The code is a little complicated but not terrible, if you need help I’m fairly familiar with it. I believe one of those codes is the method from Gustavson but it’s been a while since I looked into it.
Regardless there is a merge sort method and a bucket-sort method with some variants.
That code is wrapped in SuiteSparseGraphBLAS.jl if you want to try it out before translating it to Julia. I haven’t released updates to it in a while but intend to do a new release soon and can answer any questions on it.
1 Like
is SparseArrays.ftranspose! not fast enough?
julia> using SparseArrays
julia> A = sparse([1, 2, 3, 1, 4], [1, 2, 3, 5, 6], [10.0, 20.0, 30.0, 50.0, 60.0], 4, 6)
4×6 SparseMatrixCSC{Float64, Int64} with 5 stored entries:
10.0 ⋅ ⋅ ⋅ 50.0 ⋅
⋅ 20.0 ⋅ ⋅ ⋅ ⋅
⋅ ⋅ 30.0 ⋅ ⋅ ⋅
⋅ ⋅ ⋅ ⋅ ⋅ 60.0
julia> X = spzeros(Float64, 6, 4)
6×4 SparseMatrixCSC{Float64, Int64} with 0 stored entries:
⋅ ⋅ ⋅ ⋅
⋅ ⋅ ⋅ ⋅
⋅ ⋅ ⋅ ⋅
⋅ ⋅ ⋅ ⋅
⋅ ⋅ ⋅ ⋅
⋅ ⋅ ⋅ ⋅
julia> SparseArrays.ftranspose!(X, A, identity)
6×4 SparseMatrixCSC{Float64, Int64} with 5 stored entries:
10.0 ⋅ ⋅ ⋅
⋅ 20.0 ⋅ ⋅
⋅ ⋅ 30.0 ⋅
⋅ ⋅ ⋅ ⋅
50.0 ⋅ ⋅ ⋅
⋅ ⋅ ⋅ 60.0
(Note that this is what copy(transpose(A)) calls, if you don’t care about pre-allocated output.)

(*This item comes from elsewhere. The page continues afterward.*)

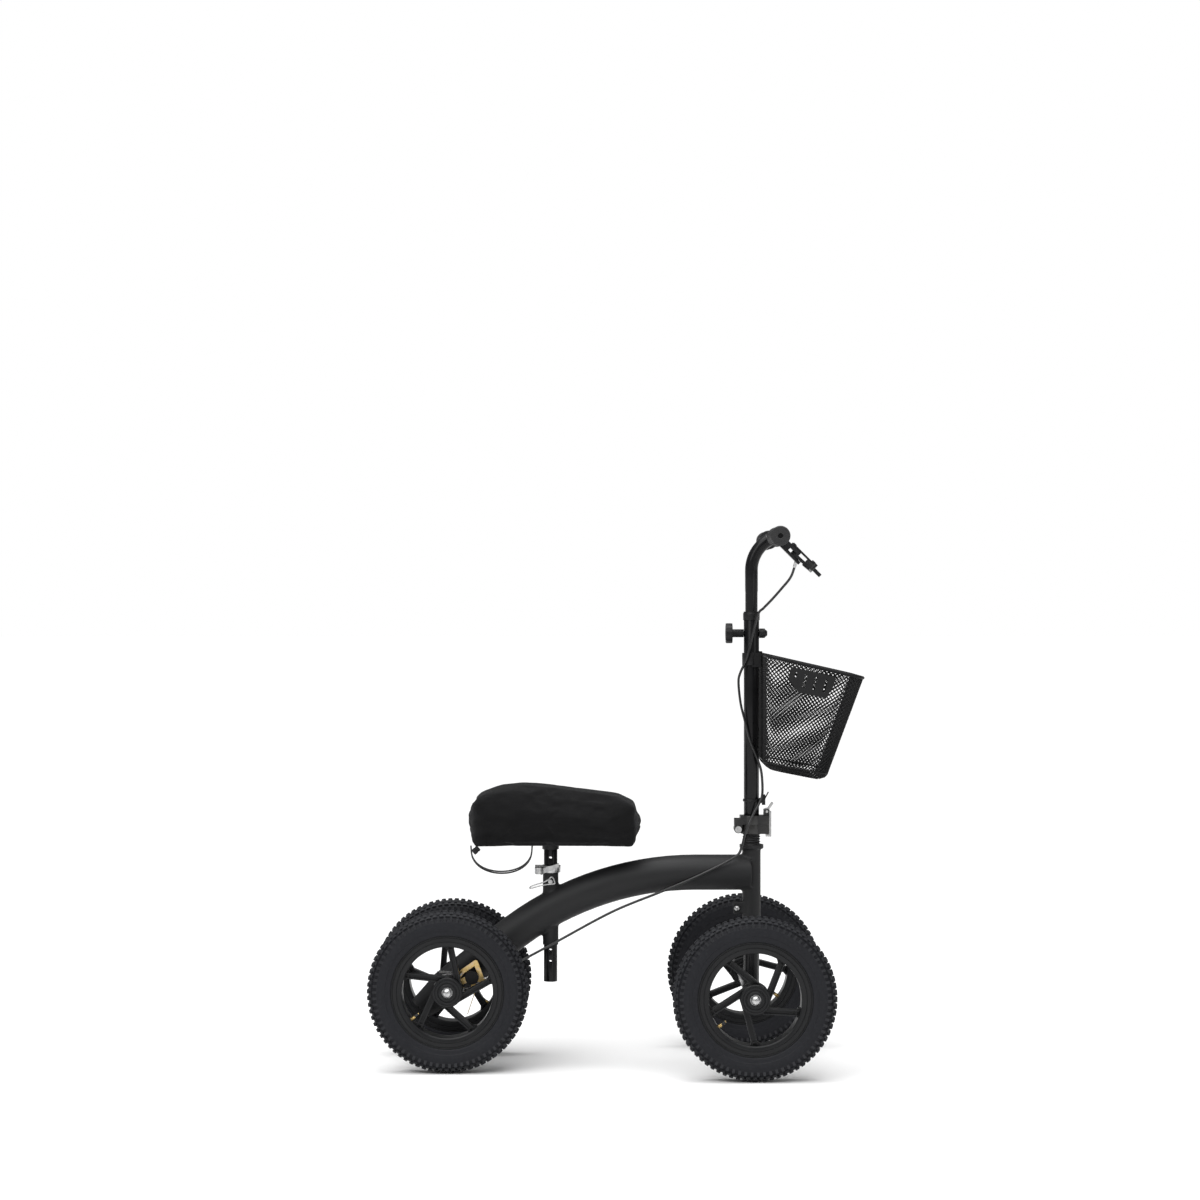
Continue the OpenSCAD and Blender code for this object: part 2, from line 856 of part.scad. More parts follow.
module bar_brake_cable() {
    color("#202022") cable([
        [354.3, -76.5, 994.2],
        [351, -72, 981],
        [344, -62, 962],
        [326, -48, 939],
        [309, -36, 919],
        [297, -28, 903],
        [288, -24, 890]
    ], cable_d - 1);
}

// ---------- Basket ----------

// The eight corners of a tub, drawn in by t and with its rim raised by up
function basket_corners(t, up) = [
    for (side = [-1, 1])
        for (corner = [
            [basket_floor_back + [t, t], basket_floor_w],
            [basket_floor_front + [-t, t], basket_floor_w],
            [basket_rim_front + [-t, up], basket_top_w],
            [basket_rim_back + [t, up], basket_top_w]
        ])
            [corner[0].x, side * (corner[1] / 2 - t), corner[0].y]
];

module basket_tub(t, up) {
    polyhedron(basket_corners(t, up), [
        [0, 3, 2, 1], [4, 5, 6, 7], [0, 1, 5, 4], [1, 2, 6, 5], [2, 3, 7, 6], [3, 0, 4, 7]
    ]);
}

module basket() {
    hook_z = 815.3;
    color("#1a1a1c") {
        difference() {
            basket_tub(0, 0);
            basket_tub(basket_wall, 0.5);
        }
        box([basket_back_x - 2.4, -14, 790], [basket_back_x, 14, hook_z + 2]);
        box([basket_back_x - 5.5, -14, hook_z], [basket_back_x, 14, hook_z + 2]);
    }
}

// ---------- Wheels ----------

module rim() {
    lip = 3;
    half = rim_w / 2;
    profile = [
        [rim_inner_r, -half], [rim_r, -half], [rim_r, -half + lip], [rim_r - 9, -half + lip + 2],
        [rim_r - 9, half - lip - 2], [rim_r, half - lip], [rim_r, half], [rim_inner_r, half]
    ];
    color("#1f1f21") difference() {
        union() {
            rotate([90, 0, 0]) rotate_extrude($fn = 96) polygon(profile);
            along_y(-hub_w / 2, hub_w / 2, hub_d);
            for (i = [0 : spokes - 1])
                rotate([0, -i * 360 / spokes + 70, 0])
                    box([17, -10, 0], [28, 10, sqrt(rim_inner_r * rim_inner_r - 22.5 * 22.5) + 2]);
        }
        along_y(-hub_w, hub_w, 22);
        for (side = [-1, 1]) {
            along_y(side * (hub_w / 2 - 4) - 4.5, side * (hub_w / 2 - 4) + 4.5, bearing_d);
        }
        rotate([0, -valve_angle, 0]) along_x(60, rim_r, valve_d + 1);
    }
}

module bearings() {
    color("silver") for (side = [-1, 1]) difference() {
        middle = side * (hub_w / 2 - 4.5);
        along_y(middle - bearing_w / 2 + 0.1, middle + bearing_w / 2 - 0.1, bearing_d);
        along_y(-hub_w, hub_w, axle_d + 2 * running);
    }
}

module tread_row(y0, y1, apothem, shift) {
    block_l = PI * tyre_d / tread_blocks * 0.6;
    for (i = [0 : tread_blocks - 1])
        rotate([0, 90 + (i + shift) * 360 / tread_blocks, 0])
            box([land_r - 2, y0, -block_l / 2], [apothem, y1, block_l / 2]);
}

module tyre() {
    half = tyre_w / 2;
    ring_r = tyre_r - half;
    color("#2d2e32") {
        rotate([90, 0, 0]) rotate_extrude($fn = 96) difference() {
            union() {
                intersection() {
                    translate([ring_r, 0]) circle(r = half);
                    translate([rim_r + 0.1, -half - 1]) square([land_r - rim_r, tyre_w + 2]);
                }
                for (side = [-1, 1]) translate([rim_r - 8.8, side * 14 - 2.8]) square([14, 5.6]);
            }
            translate([tube_ring_r, 0]) circle(r = tube_r);
        }
        tread_row(-6.5, 6.5, tyre_r, 0);
        tread_row(-17.5, -8.5, tyre_r - 2.4, 0.5);
        tread_row(8.5, 17.5, tyre_r - 2.4, 0.5);
    }
}

module inner_tube() {
    color("#b08d57") difference() {
        union() {
            rotate([90, 0, 0]) rotate_extrude($fn = 96)
                translate([tube_ring_r, 0]) circle(r = tube_r - 1.3);
            rotate([0, -valve_angle, 0]) along_x(72, tube_ring_r - tube_r + 2.3, valve_d);
        }
        rotate([90, 0, 0]) rotate_extrude($fn = 96) translate([tube_ring_r, 0]) circle(r = tube_r - 3.3);
        rotate([0, -valve_angle, 0]) along_x(60, tube_ring_r, 3);
    }
}

// Puts a wheel part at one of the four corners; the left wheels face the other way
module at_wheel(name) {
    front = name == "front_right" || name == "front_left";
    left = name == "rear_left" || name == "front_left";
    track = front ? front_track : rear_track;
    translate([front ? front_x : rear_x, (left ? 1 : -1) * track / 2, axle_z])
        rotate([0, 0, left ? 180 : 0])
            children();
}

main_frame();
tail_cap();
headset_bearings();
steering_stop_bolt();
at_rear_axle() axle(rear_track);  // rear_axle
at_rear_axle() axle_nuts(rear_track);  // rear_axle_nuts
seat_clamp_collar();
seat_clamp_skewer();
seat_clamp_lever();
safety_pin();
brake_bracket();
brake_band();
brake_drum();
brake_pivot_bolt();
brake_arm();
brake_return_spring();
brake_cable_adjuster();
frame_brake_cable();
seat_post();
pad_bracket();
pad_board();
knee_pad();
pad_drawstring();
steering_fork();
at_front_axle() axle(front_track);  // front_axle
at_front_axle() axle_nuts(front_track);  // front_axle_nuts
headset_boot();
hinge_base();
hinge_pin();
hinge_head();
latch_lever();
stem_tube();
stem_collar();
basket_bracket();
stem_brake_cable();
handlebar();
height_knob();
height_nut();
grips();
brake_perch();
bar_brake_cable();
brake_lever();
parking_catch();
basket();
for (wheel = WHEELS) {
    at_wheel(wheel) rim();
    at_wheel(wheel) tyre();
    at_wheel(wheel) inner_tube();
    at_wheel(wheel) bearings();
}
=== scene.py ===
import json
import math

import bmesh
import bpy
from mathutils import Matrix, Vector, noise


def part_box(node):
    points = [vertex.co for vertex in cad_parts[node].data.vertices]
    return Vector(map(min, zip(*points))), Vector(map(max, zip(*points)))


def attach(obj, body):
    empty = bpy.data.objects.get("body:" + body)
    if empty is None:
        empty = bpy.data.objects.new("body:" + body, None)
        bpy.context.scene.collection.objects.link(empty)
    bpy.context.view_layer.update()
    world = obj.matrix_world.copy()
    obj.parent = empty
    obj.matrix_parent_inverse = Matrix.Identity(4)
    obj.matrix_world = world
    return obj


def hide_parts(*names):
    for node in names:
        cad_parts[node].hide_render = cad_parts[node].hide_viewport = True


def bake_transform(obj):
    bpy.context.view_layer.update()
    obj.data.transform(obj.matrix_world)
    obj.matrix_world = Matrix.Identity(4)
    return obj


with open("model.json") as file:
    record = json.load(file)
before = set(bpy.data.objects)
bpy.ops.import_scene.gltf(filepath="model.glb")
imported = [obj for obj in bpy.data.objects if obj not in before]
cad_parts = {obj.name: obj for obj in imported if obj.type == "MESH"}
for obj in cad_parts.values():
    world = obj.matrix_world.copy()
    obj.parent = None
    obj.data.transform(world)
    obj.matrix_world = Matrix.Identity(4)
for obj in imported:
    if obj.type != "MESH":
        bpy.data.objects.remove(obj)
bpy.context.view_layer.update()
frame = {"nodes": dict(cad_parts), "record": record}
record = frame["record"]
nodes = frame["nodes"]
joints = {joint["name"]: joint for joint in record["behaviour"]["joints"]}

MM = 0.001
CRISP = 35
WHEELS = ("rear_right", "rear_left", "front_right", "front_left")
CAMERA_DISTANCE = 5.3
CAMERA_HEIGHT = 0.919
CAMERA_LENS = 80.12


# ---------------------------------------------------------------- places


def middle(node):
    """Centre of a CAD node's box."""
    low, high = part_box(node)
    return (low + high) / 2


def joint_place(name):
    """A point on a joint's axis."""
    return Vector(joints[name]["pos_m"])


def turned(degrees, axis):
    """A rotation about one of the frame's axes."""
    return Matrix.Rotation(math.radians(degrees), 4, axis)


# ---------------------------------------------------------------- shader helpers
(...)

This is, in fact, implemented in the Julia SparseArrays stdlib, and it’s what ftranspose! (and hence copy(transpose(A))) uses, via the (internal/non-public) SparseArrays.halfperm! function, whose docstring says:
This method implements the HALFPERM algorithm described in F. Gustavson, “Two fast algorithms for sparse matrices: multiplication and permuted transposition,” ACM TOMS 4(3), 250-269 (1978). The algorithm runs in O(size(A, 1), size(A, 2), nnz(A)) time and requires no space beyond that passed in.
2 Likes
It seems to be about the same speed as the SparseArrays code for a random sparse matrix:
julia> using SparseArrays, SuiteSparseGraphBLAS, BenchmarkTools
julia> A = sprand(10^4, 10^4, 1e-3);
julia> G = GBMatrix(A); # GraphBLAS sparse CSC copy
julia> gbtranspose(G) == copy(transpose(A)) # check
true
julia> @btime copy(transpose($A)); # native Julia transpose
210.833 μs (12 allocations: 1.66 MiB)
julia> @btime gbtranspose($G); # GraphBLAS transpose
200.708 μs (15 allocations: 1.75 MiB)
(5% difference.)
If I try a more structured matrix, e.g. a tridiagonal matrix, then GraphBLAS is about 30% faster:
julia> A = spdiagm(0 => ones(10^4), 1 => fill(2,10^4-1), -1 => fill(3,10^4-1));
julia> G = GBMatrix(A);
julia> gbtranspose(G) == copy(transpose(A))
true
julia> @btime copy(transpose($A));
49.125 μs (12 allocations: 608.30 KiB)
julia> @btime gbtranspose($G);
38.042 μs (15 allocations: 704.45 KiB)
So it’s a measurable speedup, but not overwhelming.
2 Likes
That’s a somewhat small matrix with random sparsity both of which are somewhat limited ways to benchmark (but still valuable). I would expect a more dramatic difference with matrices that end up using threads in GraphBLAS.jl, (which is unavailable in SparseArrays.jl). If your matrices aren’t big enough to make that valuable then indeed I don’t think there are any methods appreciably faster than halfperm.
In the end I always recommend users benchmark with their own data, there is rarely a uniformly better algorithm for sparse operations.
I’m not seeing a speedup from threads for a much larger (random) matrix:
julia> A = sprand(10^8, 10^8, 1e-8); G = GBMatrix(A);
julia> @btime copy(transpose($A));
2.362 s (12 allocations: 2.24 GiB)
julia> @btime gbtranspose($G, desc=Descriptor(; nthreads=1));
2.001 s (15 allocations: 2.98 GiB)
julia> @btime gbtranspose($G, desc=Descriptor(; nthreads=2));
2.454 s (16 allocations: 3.73 GiB)
(this is on a fairly lightweight Apple M4 with 4 performance cores, YMMV).